#### [WHAT YOU WILL DO]
The required output is a word-for-word copy of the lines from the line bearing "for node in" through the line bearing "Points = Sequence[tuple[float, float]]", inclusive, and no other lines.

#### [RECORDED DATA]
* * * * * * *

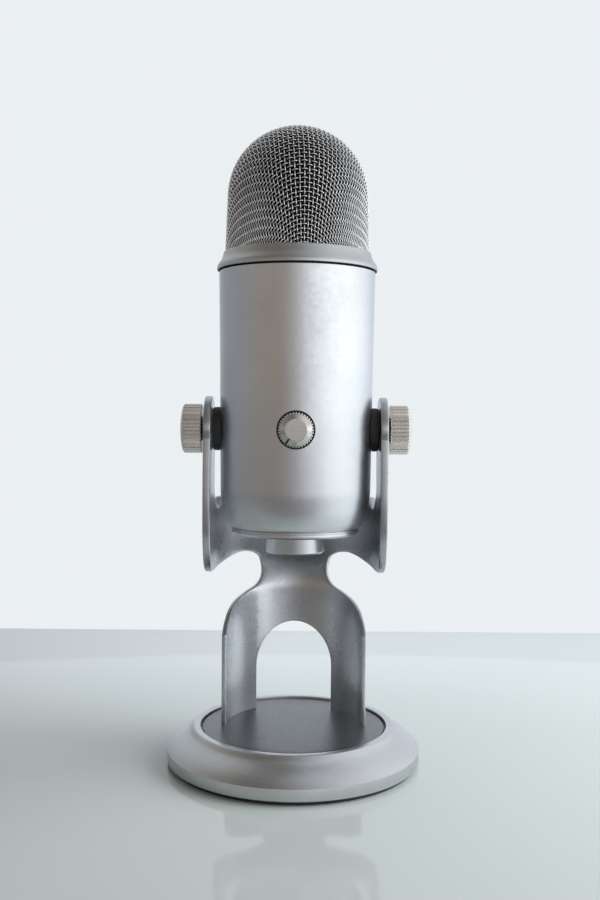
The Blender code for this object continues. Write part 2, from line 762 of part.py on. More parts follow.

* * * * * * *

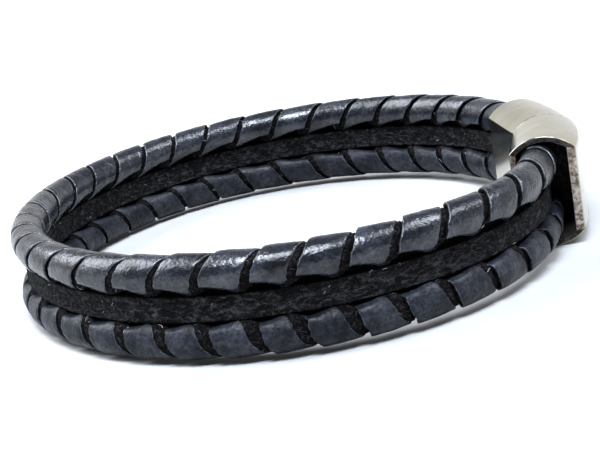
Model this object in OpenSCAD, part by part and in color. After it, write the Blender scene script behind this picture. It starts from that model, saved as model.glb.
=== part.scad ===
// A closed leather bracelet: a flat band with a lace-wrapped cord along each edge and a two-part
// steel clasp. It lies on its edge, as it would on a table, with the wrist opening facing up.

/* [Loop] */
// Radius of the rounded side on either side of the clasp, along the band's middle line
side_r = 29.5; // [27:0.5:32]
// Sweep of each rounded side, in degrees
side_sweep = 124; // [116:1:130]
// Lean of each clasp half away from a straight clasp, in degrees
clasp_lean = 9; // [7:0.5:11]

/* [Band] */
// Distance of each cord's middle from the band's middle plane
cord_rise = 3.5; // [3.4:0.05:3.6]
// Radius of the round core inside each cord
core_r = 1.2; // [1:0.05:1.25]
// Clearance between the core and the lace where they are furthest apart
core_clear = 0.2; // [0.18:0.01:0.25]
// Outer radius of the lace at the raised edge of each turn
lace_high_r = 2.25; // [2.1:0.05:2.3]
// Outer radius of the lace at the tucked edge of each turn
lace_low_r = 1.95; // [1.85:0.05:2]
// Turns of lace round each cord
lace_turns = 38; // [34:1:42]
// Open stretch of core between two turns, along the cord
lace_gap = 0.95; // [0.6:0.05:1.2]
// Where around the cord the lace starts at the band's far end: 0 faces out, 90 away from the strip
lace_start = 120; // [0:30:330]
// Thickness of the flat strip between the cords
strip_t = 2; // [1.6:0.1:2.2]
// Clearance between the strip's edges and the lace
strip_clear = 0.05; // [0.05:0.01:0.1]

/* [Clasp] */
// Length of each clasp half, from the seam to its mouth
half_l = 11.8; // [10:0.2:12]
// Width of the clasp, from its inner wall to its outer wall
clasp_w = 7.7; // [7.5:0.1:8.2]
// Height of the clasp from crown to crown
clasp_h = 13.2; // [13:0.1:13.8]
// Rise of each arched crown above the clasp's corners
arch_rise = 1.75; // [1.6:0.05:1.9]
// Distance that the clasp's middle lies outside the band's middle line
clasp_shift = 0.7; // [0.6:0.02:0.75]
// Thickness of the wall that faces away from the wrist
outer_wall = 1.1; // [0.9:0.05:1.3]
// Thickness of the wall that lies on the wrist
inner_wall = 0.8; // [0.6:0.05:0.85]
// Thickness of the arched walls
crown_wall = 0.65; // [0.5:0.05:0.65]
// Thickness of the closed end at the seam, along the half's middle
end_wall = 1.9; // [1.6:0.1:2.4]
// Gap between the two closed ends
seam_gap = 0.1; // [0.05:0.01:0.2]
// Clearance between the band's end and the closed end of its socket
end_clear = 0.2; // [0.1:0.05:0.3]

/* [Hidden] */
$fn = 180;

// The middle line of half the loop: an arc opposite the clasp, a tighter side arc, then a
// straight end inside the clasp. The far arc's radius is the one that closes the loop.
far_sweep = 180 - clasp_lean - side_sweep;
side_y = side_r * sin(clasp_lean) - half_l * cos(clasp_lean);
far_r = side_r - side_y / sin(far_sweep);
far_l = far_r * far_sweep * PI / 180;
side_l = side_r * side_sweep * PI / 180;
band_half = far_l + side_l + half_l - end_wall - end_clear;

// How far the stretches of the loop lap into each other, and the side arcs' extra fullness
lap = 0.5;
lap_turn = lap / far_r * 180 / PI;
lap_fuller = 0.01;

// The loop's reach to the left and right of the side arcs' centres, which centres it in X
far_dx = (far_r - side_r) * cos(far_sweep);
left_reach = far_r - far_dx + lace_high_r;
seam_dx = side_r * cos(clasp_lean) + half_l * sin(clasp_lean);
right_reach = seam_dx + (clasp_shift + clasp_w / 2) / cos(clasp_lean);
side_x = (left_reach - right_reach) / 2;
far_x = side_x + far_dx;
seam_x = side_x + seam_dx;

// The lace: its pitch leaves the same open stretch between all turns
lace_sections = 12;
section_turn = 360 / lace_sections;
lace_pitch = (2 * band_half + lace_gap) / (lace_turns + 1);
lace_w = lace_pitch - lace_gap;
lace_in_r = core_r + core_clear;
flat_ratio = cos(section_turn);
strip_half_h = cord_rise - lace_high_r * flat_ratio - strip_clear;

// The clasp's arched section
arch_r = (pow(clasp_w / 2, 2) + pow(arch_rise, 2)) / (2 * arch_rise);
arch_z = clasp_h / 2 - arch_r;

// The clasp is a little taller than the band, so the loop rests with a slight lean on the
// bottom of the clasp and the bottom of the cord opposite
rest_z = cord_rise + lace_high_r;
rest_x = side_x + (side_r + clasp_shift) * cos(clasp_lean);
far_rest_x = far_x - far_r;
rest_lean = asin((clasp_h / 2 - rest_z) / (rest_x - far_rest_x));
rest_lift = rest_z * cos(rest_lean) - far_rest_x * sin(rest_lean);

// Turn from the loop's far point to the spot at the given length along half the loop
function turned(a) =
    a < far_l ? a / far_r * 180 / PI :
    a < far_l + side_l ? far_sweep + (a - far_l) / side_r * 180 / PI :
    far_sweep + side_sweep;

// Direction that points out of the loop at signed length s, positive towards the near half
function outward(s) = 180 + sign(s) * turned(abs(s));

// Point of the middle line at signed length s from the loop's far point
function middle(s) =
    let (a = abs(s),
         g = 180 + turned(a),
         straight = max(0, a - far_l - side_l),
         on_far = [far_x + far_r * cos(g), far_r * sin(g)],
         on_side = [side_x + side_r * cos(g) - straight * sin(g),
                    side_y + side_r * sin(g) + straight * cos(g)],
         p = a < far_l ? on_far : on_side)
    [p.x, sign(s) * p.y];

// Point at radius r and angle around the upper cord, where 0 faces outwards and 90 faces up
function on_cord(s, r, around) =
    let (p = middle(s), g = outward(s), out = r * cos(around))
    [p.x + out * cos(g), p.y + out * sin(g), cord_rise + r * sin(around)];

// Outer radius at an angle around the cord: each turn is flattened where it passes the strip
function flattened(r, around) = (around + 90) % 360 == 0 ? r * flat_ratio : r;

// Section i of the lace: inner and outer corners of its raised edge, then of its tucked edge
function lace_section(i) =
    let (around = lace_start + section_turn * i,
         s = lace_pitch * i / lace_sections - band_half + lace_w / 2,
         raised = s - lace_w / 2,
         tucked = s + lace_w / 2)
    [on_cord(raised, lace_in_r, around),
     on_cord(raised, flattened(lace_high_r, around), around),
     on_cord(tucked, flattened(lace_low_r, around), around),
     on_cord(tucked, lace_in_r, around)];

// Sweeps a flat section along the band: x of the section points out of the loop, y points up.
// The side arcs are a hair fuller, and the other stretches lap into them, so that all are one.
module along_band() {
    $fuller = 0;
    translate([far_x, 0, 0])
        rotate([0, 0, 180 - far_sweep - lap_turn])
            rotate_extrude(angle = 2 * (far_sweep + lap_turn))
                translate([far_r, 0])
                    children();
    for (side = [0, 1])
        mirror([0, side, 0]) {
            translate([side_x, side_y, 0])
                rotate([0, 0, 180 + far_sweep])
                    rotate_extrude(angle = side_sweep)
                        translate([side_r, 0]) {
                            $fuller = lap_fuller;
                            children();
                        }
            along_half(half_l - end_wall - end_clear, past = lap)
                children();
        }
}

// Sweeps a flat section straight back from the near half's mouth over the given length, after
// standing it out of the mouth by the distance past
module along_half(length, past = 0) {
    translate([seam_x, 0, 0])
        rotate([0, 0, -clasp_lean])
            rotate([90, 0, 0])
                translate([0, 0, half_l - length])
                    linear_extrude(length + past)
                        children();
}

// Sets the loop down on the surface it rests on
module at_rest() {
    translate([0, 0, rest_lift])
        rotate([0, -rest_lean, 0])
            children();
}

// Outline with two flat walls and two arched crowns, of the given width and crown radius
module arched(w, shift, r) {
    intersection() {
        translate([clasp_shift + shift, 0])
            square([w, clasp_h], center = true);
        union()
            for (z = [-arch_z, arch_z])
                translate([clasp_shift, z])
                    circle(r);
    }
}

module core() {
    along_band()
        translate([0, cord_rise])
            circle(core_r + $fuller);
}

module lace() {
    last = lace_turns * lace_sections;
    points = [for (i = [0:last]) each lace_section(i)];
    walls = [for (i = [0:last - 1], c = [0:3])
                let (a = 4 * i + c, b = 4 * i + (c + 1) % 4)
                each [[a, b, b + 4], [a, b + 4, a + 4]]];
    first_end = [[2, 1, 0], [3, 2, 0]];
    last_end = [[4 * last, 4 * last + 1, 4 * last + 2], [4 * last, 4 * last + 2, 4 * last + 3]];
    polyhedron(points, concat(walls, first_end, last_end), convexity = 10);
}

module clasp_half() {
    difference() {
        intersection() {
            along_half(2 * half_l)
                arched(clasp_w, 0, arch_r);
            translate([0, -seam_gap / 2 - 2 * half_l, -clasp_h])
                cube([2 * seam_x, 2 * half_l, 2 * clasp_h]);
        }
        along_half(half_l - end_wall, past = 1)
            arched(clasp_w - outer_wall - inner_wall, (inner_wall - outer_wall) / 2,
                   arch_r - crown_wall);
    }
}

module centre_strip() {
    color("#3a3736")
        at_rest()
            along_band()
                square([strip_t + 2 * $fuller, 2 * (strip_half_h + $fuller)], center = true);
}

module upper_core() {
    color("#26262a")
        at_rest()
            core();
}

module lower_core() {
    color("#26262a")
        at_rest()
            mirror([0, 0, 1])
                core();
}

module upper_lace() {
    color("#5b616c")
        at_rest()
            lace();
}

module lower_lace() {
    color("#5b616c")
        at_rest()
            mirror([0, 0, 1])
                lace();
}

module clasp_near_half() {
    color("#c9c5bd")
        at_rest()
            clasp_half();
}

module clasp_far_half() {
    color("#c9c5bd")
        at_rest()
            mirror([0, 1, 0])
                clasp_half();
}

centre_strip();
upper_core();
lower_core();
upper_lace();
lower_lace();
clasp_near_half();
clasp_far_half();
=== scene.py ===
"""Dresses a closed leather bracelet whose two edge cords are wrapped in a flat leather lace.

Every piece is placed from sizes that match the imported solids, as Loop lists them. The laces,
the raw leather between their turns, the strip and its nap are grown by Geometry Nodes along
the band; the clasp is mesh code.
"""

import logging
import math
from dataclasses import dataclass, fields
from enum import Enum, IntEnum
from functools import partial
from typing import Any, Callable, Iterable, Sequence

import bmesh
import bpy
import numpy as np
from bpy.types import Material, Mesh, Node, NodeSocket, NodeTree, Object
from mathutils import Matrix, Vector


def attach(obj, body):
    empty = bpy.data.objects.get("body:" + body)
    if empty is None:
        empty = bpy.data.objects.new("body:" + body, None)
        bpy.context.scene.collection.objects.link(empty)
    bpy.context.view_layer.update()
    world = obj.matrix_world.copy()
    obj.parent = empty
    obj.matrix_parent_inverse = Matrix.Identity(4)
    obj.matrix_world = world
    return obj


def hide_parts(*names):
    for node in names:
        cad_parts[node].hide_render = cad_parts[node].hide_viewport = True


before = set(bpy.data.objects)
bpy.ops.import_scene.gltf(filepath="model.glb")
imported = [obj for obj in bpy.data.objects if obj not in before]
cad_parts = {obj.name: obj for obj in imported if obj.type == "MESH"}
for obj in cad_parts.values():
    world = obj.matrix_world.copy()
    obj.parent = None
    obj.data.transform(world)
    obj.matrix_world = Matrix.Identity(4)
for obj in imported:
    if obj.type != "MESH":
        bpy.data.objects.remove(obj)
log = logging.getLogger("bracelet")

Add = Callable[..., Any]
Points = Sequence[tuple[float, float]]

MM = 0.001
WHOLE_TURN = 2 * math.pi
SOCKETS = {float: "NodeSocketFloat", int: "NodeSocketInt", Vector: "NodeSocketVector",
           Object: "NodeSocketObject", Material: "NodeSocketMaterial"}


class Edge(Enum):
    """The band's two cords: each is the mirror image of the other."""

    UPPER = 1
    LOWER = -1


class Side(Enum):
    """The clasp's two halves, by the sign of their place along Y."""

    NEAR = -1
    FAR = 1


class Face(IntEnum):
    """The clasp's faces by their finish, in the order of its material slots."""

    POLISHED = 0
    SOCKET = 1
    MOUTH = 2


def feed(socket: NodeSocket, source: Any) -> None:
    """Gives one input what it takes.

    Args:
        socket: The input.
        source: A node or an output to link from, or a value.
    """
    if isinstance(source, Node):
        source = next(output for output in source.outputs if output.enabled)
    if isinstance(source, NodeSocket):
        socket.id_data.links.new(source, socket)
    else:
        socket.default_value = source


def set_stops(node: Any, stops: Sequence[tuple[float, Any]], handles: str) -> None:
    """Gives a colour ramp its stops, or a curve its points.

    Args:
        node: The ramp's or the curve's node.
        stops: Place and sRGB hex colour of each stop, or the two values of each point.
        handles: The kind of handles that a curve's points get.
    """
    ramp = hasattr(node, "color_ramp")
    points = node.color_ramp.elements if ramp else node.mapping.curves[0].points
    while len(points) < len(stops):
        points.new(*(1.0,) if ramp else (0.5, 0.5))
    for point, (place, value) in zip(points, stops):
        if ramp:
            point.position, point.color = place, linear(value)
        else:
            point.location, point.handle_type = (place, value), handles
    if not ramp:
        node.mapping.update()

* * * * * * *

#### [THE COMPLETED TASK]
    for node in names:
        cad_parts[node].hide_render = cad_parts[node].hide_viewport = True


before = set(bpy.data.objects)
bpy.ops.import_scene.gltf(filepath="model.glb")
imported = [obj for obj in bpy.data.objects if obj not in before]
cad_parts = {obj.name: obj for obj in imported if obj.type == "MESH"}
for obj in cad_parts.values():
    world = obj.matrix_world.copy()
    obj.parent = None
    obj.data.transform(world)
    obj.matrix_world = Matrix.Identity(4)
for obj in imported:
    if obj.type != "MESH":
        bpy.data.objects.remove(obj)
log = logging.getLogger("bracelet")

Add = Callable[..., Any]
Points = Sequence[tuple[float, float]]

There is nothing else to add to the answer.